You could be talking about the topic for a long time,
but they showed me the two-minute warning.
So I want to focus on one last question here.
So we've got a lot of founders here, right, building amazing companies.
So what is the most interesting development they should look forward to
in the next calendar year, let's call it, or the next 12 months?
A, from your company and B from the industry.
If you were to look at your crystal ball.
I mean, I think to build on the point,
on the point. These models are getting more spectacular by the month, and then they'll be
from whatever companies you like, a bunch of really exciting, including ours.

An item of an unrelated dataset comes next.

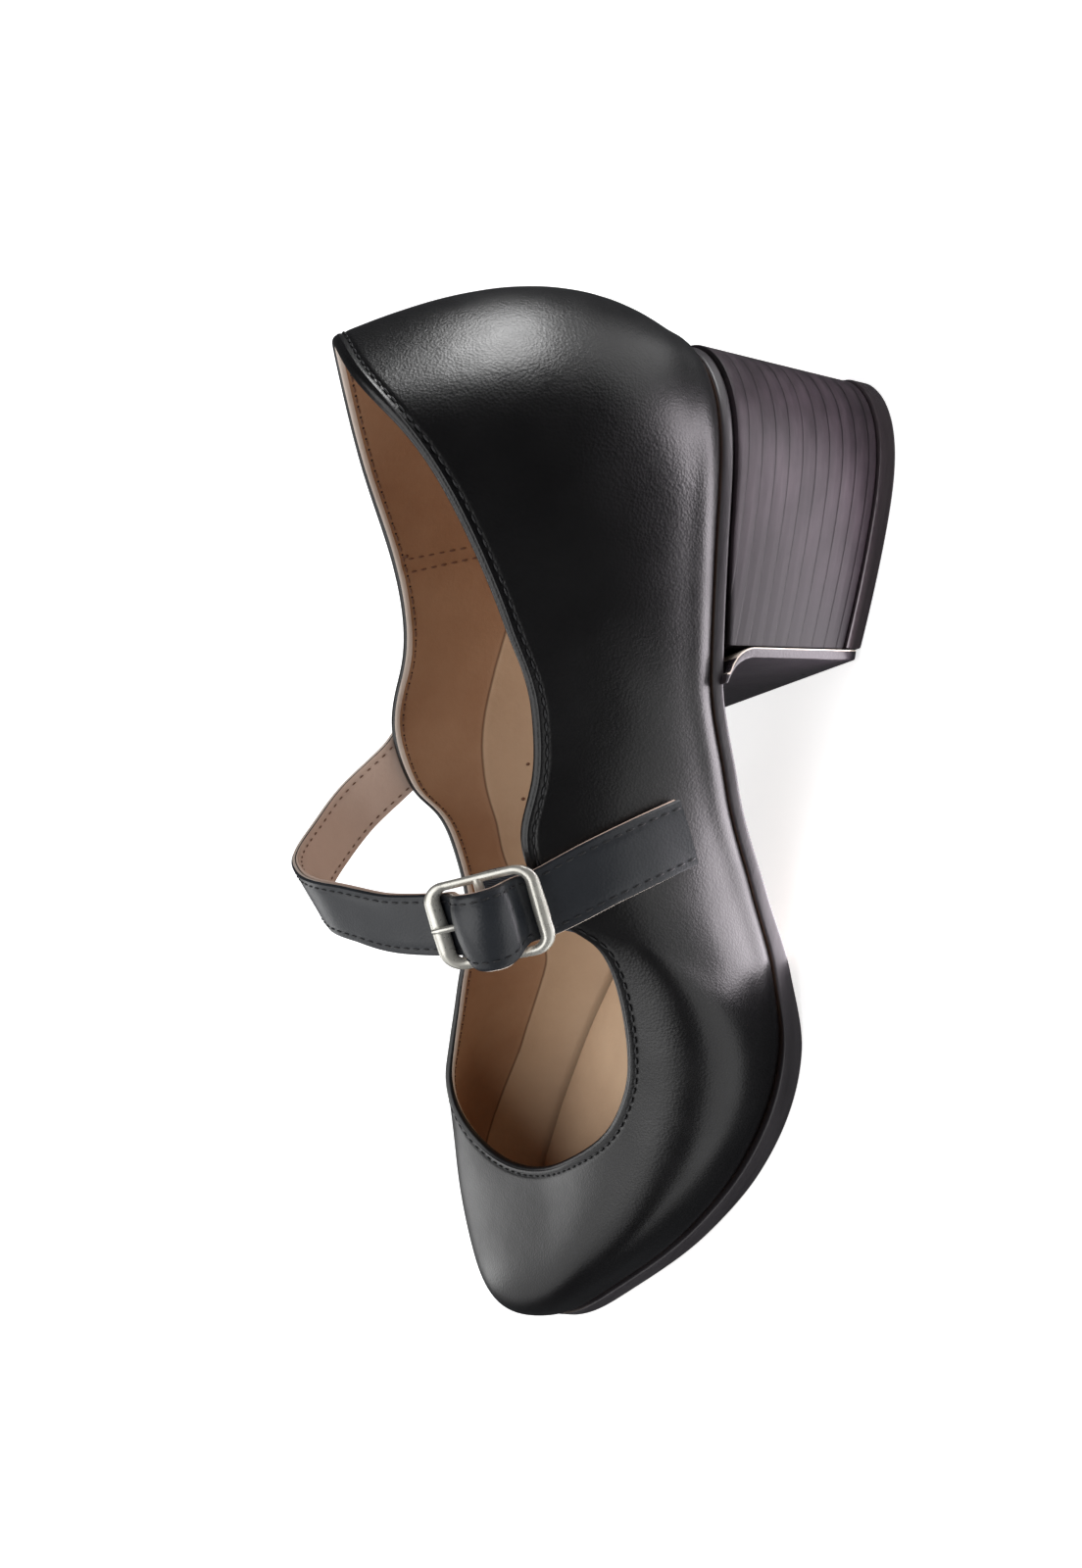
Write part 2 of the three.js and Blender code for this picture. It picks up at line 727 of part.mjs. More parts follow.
// A round rod through places.
function rodSkin(places, radius, count) {
  const path = new THREE.CatmullRomCurve3(places, false, "centripetal");
  const rings = [];
  for (let i = 0; i <= count; i += 1) {
    const at = path.getPoint(i / count);
    const tangent = path.getTangent(i / count);
    const a = buckleOut.clone().addScaledVector(tangent, -buckleOut.dot(tangent));
    if (a.length() < 0.2) {
      a.copy(buckleDown);
    }
    a.addScaledVector(tangent, -a.dot(tangent)).normalize();
    const b = tangent.clone().cross(a).normalize();
    const ring = [];
    for (let n = 0; n < 8; n += 1) {
      const turn = (n / 8) * Math.PI * 2;
      ring.push(at
        .clone()
        .addScaledVector(a, radius * Math.cos(turn))
        .addScaledVector(b, radius * Math.sin(turn)));
    }
    rings.push(ring);
  }
  return tubeSkin(rings);
}
const barEnd = strapWidth / 2 + gap * 2 + buckleWire / 2;
const frameSolid = solidOf(wireRing(buckleWire / 2));
const barPlaces = [onBuckle(0, 0, -barEnd), onBuckle(0, 0, 0), onBuckle(0, 0, barEnd)];
const barSolid = solidOf(rodSkin(barPlaces, barDiameter / 2, 4));

// Prong with its eye around the bar
function prongSkin(extra) {
  const radius = prongDiameter / 2 + extra;
  const eye = barDiameter / 2 + gap + prongDiameter / 2;
  const tip = buckleWire / 2 + gap + prongDiameter / 2;
  const places = [
    onBuckle(-eye * 0.7, eye * 0.7),
    onBuckle(-barReach * 0.45, eye * 0.9),
    onBuckle(-barReach * 0.75, tip),
    onBuckle(-barReach - buckleWire * 0.45, tip),
  ];
  const rings = [];
  for (let i = 0; i < 16; i += 1) {
    const angle = (i / 16) * Math.PI * 2;
    const ring = [];
    const away = buckleDown
      .clone()
      .multiplyScalar(Math.cos(angle))
      .addScaledVector(buckleOut, Math.sin(angle));
    const middle = buckleMiddle.clone().addScaledVector(away, eye);
    for (let n = 0; n < 8; n += 1) {
      const turn = (n / 8) * Math.PI * 2;
      ring.push(middle
        .clone()
        .addScaledVector(away, radius * Math.cos(turn))
        .addScaledVector(buckleSide, radius * Math.sin(turn)));
    }
    rings.push(ring);
  }
  const loop = solidOf(torusSkin(rings));
  const rod = solidOf(rodSkin(places, radius, 10));
  return loop.add(rod);
}
const prongSolid = prongSkin(0);
const slot = prongSkin(gap + 0.1);
add("strap", geometryOf(strapSolid.subtract(slot)), 0x1a1c21, 0.45, 0);
add("buckle_frame", geometryOf(frameSolid.add(barSolid)), 0xd8d2c4, 0.25, 1);
add("buckle_prong", geometryOf(prongSolid), 0xd8d2c4, 0.25, 1);

// Elastic tab that holds the buckle to the inside of the lateral quarter
const tabRing = tabThickness / 2 + gap;
const tabPlace = earLateral + tabShift;
const tabEdge = topAt(tabPlace);
const earLine = topAt(tabPlace + 0.01).point.sub(topAt(tabPlace - 0.01).point).normalize();
const insideSpot = (v) => {
  const normal = upperNormal(tabPlace, v);
  const at = upperPoint(tabPlace, v).addScaledVector(normal, -(wall + tabRing + tabEase));
  return { at, side: layFlat(earLine, normal) };
};
const tabUnder = barDiameter / 2 + gap + prongDiameter + tabRing;
const tabBelow = weave + strapThickness / 2 + tabRing;
const overEar = upperPoint(tabPlace, 0.9);
overEar.sub(tabEdge.point).normalize().multiplyScalar(-(tabRing + gap * 6));
overEar.add(tabEdge.point).addScaledVector(tabEdge.normal, -wall * 0.8);
const tabMarks = [
  { at: onBuckle(-tabThickness, -tabUnder), side: buckleSide },
  { at: onBuckle(barReach * 0.3, -(tabUnder + tabBelow) / 2), side: buckleSide },
  { at: overEar, side: earLine },
  insideSpot(0.88),
  insideSpot(0.74),
];
add("buckle_tab", ribbonSkin(smoothStations(tabMarks, 14), tabWidth, tabThickness), 0x2b3340, 0.8, 0);

// The shoe stands on the floor with its middle over the origin
const box = new THREE.Box3().setFromObject(group);
const middle = box.getCenter(new THREE.Vector3());
group.children.forEach((mesh) => {
  mesh.geometry.translate(-middle.x, -middle.y, -box.min.z);
});

export default group;
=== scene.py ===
import math

import bmesh
import bpy
import numpy as np
from mathutils import Matrix, Vector


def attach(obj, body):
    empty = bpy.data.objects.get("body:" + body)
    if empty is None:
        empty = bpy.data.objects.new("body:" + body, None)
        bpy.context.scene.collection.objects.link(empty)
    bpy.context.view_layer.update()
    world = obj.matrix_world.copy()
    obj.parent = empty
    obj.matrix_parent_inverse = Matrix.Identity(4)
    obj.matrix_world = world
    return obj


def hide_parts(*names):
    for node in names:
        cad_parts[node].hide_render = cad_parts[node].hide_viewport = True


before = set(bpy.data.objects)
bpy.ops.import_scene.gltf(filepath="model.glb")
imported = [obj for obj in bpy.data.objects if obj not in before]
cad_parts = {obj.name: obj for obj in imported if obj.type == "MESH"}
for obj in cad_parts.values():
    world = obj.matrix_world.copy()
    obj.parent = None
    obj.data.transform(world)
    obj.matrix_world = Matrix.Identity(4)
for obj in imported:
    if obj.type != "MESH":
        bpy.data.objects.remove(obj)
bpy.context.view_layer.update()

# Camera
# The shoe stands on its sole. The picture is rolled a quarter turn, toe down, and its middle lies
# to one side of where the lens looks, so the frame is shifted.
IMAGE_HEIGHT = 1600
FOCAL_PIXELS = 1189.56
SENSOR = 36.0
EYE = Vector((-0.0610, 0.2773, 0.1744))
LOOK = Vector((0.3560, -0.9337, 0.0393))
PICTURE_DOWN = Vector((0.9340, 0.3540, -0.0492))
lens = bpy.data.cameras.new("camera")
lens.sensor_width = SENSOR
lens.lens = FOCAL_PIXELS / IMAGE_HEIGHT * SENSOR
lens.shift_x = 624.35 / IMAGE_HEIGHT
lens.shift_y = 251.72 / IMAGE_HEIGHT
lens.clip_start = 0.01
camera = bpy.data.objects.new("camera", lens)
bpy.context.scene.collection.objects.link(camera)
picture_right = PICTURE_DOWN.cross(LOOK).normalized()
turn = Matrix((picture_right, -PICTURE_DOWN, -LOOK)).transposed().to_4x4()
camera.matrix_world = Matrix.Translation(EYE) @ turn
bpy.context.scene.view_settings.view_transform = "Standard"
bpy.context.scene.camera = camera

# Upper
# Vamp and quarters of smooth black leather over a tan lining, lasted under at the sole. The
# topline is folded over and stitched, and the lining's edge shows inside it. The wall follows
# sections of the last, set once around the shoe, in millimetres from the back of the heel.
LENGTH = 242.0
BALL_WIDTH = 82.0
HEEL_HEIGHT = 38.0
QUARTER_HEIGHT = 67.0
TOE_SPRING = 8.5
WALL = 2.2
SOLE_FOREPART = 3.8
SOLE_WAIST = 2.2
MARGIN = 1.4
GAP = 0.3
ORIGIN_IN_LAST = np.array([120.22, 7.57, 0.0])
COLUMNS = ["fx", "fy", "tx", "ty", "rise", "low_lean", "low_pull", "top_lean", "top_pull"]
SECTIONS = np.array([
    [0.029, 0.006, 0.031, 0.000, 1.034, 33, 0.42, 23, 0.38],
    [0.048, 0.189, 0.059, 0.183, 1.036, 32, 0.40, 17, 0.38],
    [0.099, 0.329, 0.095, 0.317, 0.966, 28, 0.38, 13, 0.36],
    [0.178, 0.409, 0.150, 0.384, 0.811, 24, 0.36, 12, 0.34],
    [0.269, 0.451, 0.240, 0.421, 0.641, 24, 0.36, 14, 0.34],
    [0.360, 0.463, 0.310, 0.439, 0.609, 24, 0.36, 16, 0.34],
    [0.434, 0.451, 0.381, 0.451, 0.686, 26, 0.36, 18, 0.34],
    [0.492, 0.470, 0.438, 0.457, 0.783, 28, 0.36, 22, 0.34],
    [0.550, 0.524, 0.499, 0.476, 0.709, 31, 0.36, 33, 0.34],
    [0.612, 0.589, 0.527, 0.500, 0.583, 32, 0.38, 44, 0.36],
    [0.682, 0.589, 0.593, 0.512, 0.463, 32, 0.43, 52, 0.38],
    [0.760, 0.518, 0.658, 0.488, 0.391, 32, 0.46, 58, 0.38],
    [0.839, 0.402, 0.712, 0.415, 0.349, 30, 0.47, 66, 0.40],
    [0.913, 0.262, 0.756, 0.293, 0.314, 27, 0.47, 74, 0.42],
    [0.973, 0.128, 0.790, 0.159, 0.272, 25, 0.48, 79, 0.42],
    [1.000, -0.037, 0.811, 0.024, 0.275, 23, 0.53, 83, 0.44],
    [0.977, -0.201, 0.817, -0.110, 0.327, 24, 0.58, 82, 0.46],
    [0.926, -0.317, 0.806, -0.207, 0.415, 27, 0.62, 78, 0.48],
    [0.851, -0.384, 0.784, -0.280, 0.500, 31, 0.60, 70, 0.46],
    [0.764, -0.396, 0.746, -0.323, 0.555, 33, 0.49, 52, 0.40],
    [0.678, -0.354, 0.685, -0.341, 0.567, 34, 0.42, 36, 0.36],
    [0.591, -0.274, 0.615, -0.341, 0.577, 38, 0.38, 28, 0.34],
    [0.508, -0.207, 0.533, -0.329, 0.575, 40, 0.36, 22, 0.34],
    [0.442, -0.177, 0.460, -0.323, 0.606, 38, 0.36, 18, 0.34],
    [0.393, -0.183, 0.432, -0.317, 0.628, 36, 0.36, 16, 0.34],
    [0.339, -0.213, 0.373, -0.311, 0.655, 33, 0.36, 14, 0.34],
    [0.273, -0.244, 0.297, -0.299, 0.600, 29, 0.36, 13, 0.34],
    [0.198, -0.256, 0.204, -0.287, 0.667, 26, 0.36, 13, 0.34],
    [0.128, -0.250, 0.127, -0.262, 0.804, 24, 0.36, 13, 0.34],
    [0.070, -0.183, 0.060, -0.171, 0.938, 24, 0.38, 14, 0.36],
])
BOTTOM = np.array([
    [0.00, 0.93, 0.00, 0.0],
    [0.15, 0.90, 0.00, 0.0],
    [0.29, 0.79, 0.00, 0.0],
    [0.38, 0.56, 0.00, 0.1],
    [0.47, 0.25, 0.00, 0.4],
    [0.54, 0.06, 0.00, 0.8],
    [0.60, 0.00, 0.00, 1.0],
    [0.72, 0.00, 0.00, 1.0],
    [0.80, 0.00, 0.12, 1.0],
    [0.88, 0.00, 0.38, 1.0],
    [0.95, 0.00, 0.72, 1.0],
    [1.00, 0.00, 1.00, 1.0],
])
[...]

Oh, I forgot to say, you're not allowed to say models will get better.
Yeah.
Everybody knows.
The models are going to get, but I mean, they're getting scary good, is the part that I
would say. But I think that then the agents that get built on top of them and the frameworks
from making that happen are also getting scary good.
So the ability to have things go quite right for quite long
over the coming 12 months is going to be transformative.
Do you want to leak any aspect of your roadmap?
Next 12 months?
Not so not right now.
Okay.
Do you too?
I'd say the big shift
and what I would urge startups to do is
don't build thin wrappers around models
that are other people's models.
I think the combination of a model working very closely
with the product
and the model getting better
as there's feedback in the product
is going to be super important.
So you are going to need foundation models,
but if you just have a thin wrapper,
I think the durability of your business
will be very, very short-lived.
So that would be something that I would urge you on
and I think the intelligent routing layer
of some sort that says,
I'm going to use my models for these things,
I'm going to probably use foundation models
for other things, and dynamically
keep optimizing will be,
I think Cursor does that pretty well.
But that'll be a good way that the software development lifecycle will evolve.
What you should expect from Cisco is, look, truth be told, for the longest times,
people thought Cisco is a legacy company.
Like, there has been, I think there's a level of momentum in the business.
There's a spring and the step in the employee base.
So you should expect, like I said, from the physics to the semantics
in every layer from silicon to the application,
a fair amount of innovation in silicon and networking
and security and observability in the data platform
as well as applications from us
and we're excited to work with the startup ecosystem
and so if you ever feel like you want to work with us
make sure that you reach out to us.
You're going to say something?
I mean one aspect that I want to highlight about the models
is where we were with let's say text models
two and a half three years ago.
They were fun.
Like, hey, write me a haiku about Martin.
Did a great job.
Now they're amazing.
I think that what's going to happen in the next 12 months
is the same thing is going to be happening
with input and output of images and video to these models.
And to the extent that even for images,
imagine them as productivity and educational tools,
not just, okay, here's Martin as Superman
on a high school too, right?
But using it for productivity gains
and learning, I think, is going to be really,
really, really transformative. Awesome. So I'm not allowed to end this session. Thanks for a great
conversation. I mean, thanks to you too. Thanks for listening to this episode of the A16Z podcast.